◆ GOAL: Please quote exactly the opening lines of the data, from the first line to the one where "gap = 0.0003" appears.

◆ MATERIAL PROVIDED:
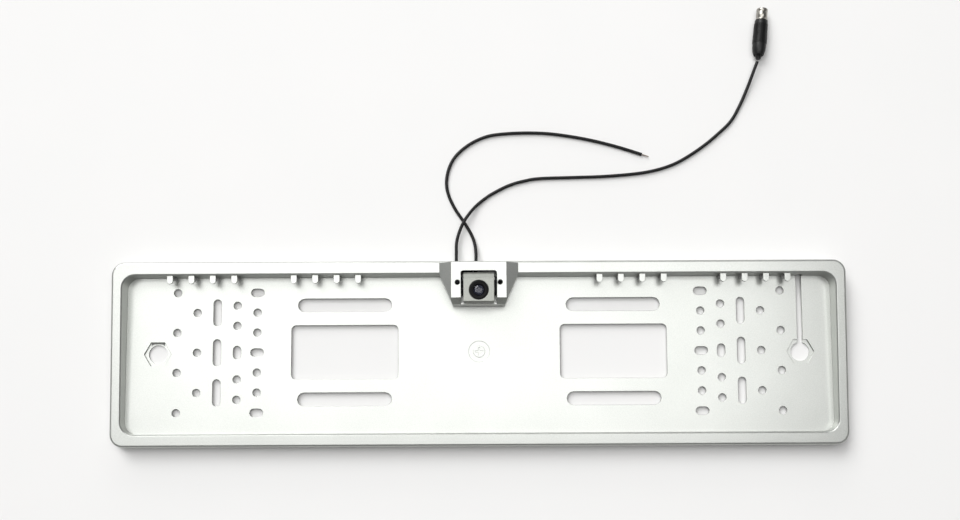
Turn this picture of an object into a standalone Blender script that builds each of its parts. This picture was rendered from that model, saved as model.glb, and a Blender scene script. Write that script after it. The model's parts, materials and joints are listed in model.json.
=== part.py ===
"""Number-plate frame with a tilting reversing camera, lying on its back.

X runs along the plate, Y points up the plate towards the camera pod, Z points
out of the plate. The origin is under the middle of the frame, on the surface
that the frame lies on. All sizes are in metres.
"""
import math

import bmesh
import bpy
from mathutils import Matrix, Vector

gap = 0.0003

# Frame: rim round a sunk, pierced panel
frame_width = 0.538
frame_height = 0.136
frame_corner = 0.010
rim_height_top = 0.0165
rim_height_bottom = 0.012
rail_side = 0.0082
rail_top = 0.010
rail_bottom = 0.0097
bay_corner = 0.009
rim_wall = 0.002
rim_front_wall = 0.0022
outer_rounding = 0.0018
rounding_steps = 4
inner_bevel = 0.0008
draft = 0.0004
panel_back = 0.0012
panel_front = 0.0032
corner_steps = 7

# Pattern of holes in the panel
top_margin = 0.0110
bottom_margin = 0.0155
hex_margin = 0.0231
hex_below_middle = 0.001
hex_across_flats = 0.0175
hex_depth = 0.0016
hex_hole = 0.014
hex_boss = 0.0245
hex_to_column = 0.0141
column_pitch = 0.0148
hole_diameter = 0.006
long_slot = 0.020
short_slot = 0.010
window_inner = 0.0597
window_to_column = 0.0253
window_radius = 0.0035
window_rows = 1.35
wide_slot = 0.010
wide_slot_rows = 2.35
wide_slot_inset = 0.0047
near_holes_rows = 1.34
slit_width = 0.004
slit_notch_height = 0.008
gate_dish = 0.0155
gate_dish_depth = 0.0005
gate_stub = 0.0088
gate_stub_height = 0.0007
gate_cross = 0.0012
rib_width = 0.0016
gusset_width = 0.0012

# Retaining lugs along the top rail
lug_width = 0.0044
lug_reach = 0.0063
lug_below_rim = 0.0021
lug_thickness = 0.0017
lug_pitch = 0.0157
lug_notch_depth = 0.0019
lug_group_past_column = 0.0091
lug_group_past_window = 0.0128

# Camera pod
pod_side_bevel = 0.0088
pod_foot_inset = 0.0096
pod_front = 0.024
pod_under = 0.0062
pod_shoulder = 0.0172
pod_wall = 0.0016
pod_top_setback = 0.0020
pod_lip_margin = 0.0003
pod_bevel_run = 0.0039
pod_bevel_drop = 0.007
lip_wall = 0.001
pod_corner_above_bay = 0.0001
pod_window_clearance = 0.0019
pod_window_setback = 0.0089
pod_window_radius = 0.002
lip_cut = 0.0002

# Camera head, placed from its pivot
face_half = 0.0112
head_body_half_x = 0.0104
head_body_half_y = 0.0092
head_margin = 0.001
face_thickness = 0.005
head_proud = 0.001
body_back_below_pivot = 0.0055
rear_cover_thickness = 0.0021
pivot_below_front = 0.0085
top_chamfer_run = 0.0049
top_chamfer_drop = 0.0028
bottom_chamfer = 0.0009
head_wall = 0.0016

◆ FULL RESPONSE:
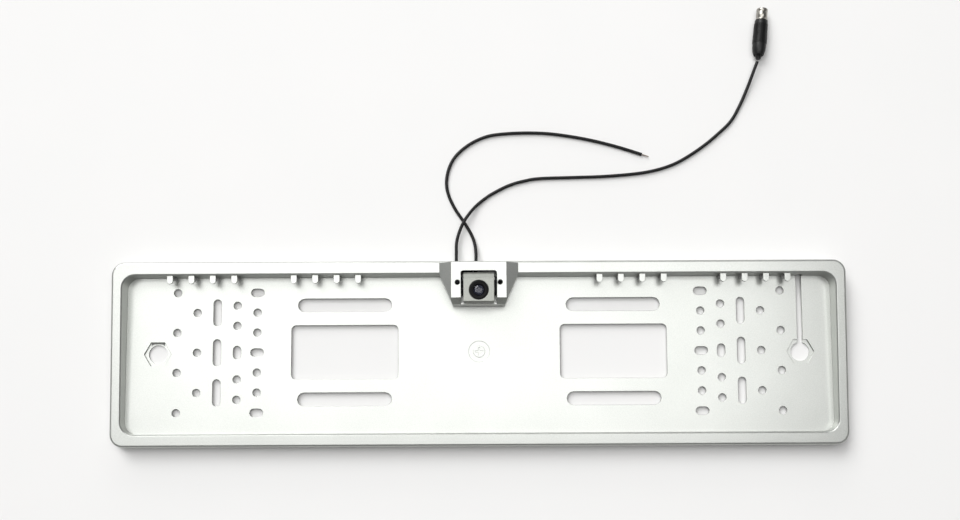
Turn this picture of an object into a standalone Blender script that builds each of its parts. This picture was rendered from that model, saved as model.glb, and a Blender scene script. Write that script after it. The model's parts, materials and joints are listed in model.json.
=== part.py ===
"""Number-plate frame with a tilting reversing camera, lying on its back.

X runs along the plate, Y points up the plate towards the camera pod, Z points
out of the plate. The origin is under the middle of the frame, on the surface
that the frame lies on. All sizes are in metres.
"""
import math

import bmesh
import bpy
from mathutils import Matrix, Vector

gap = 0.0003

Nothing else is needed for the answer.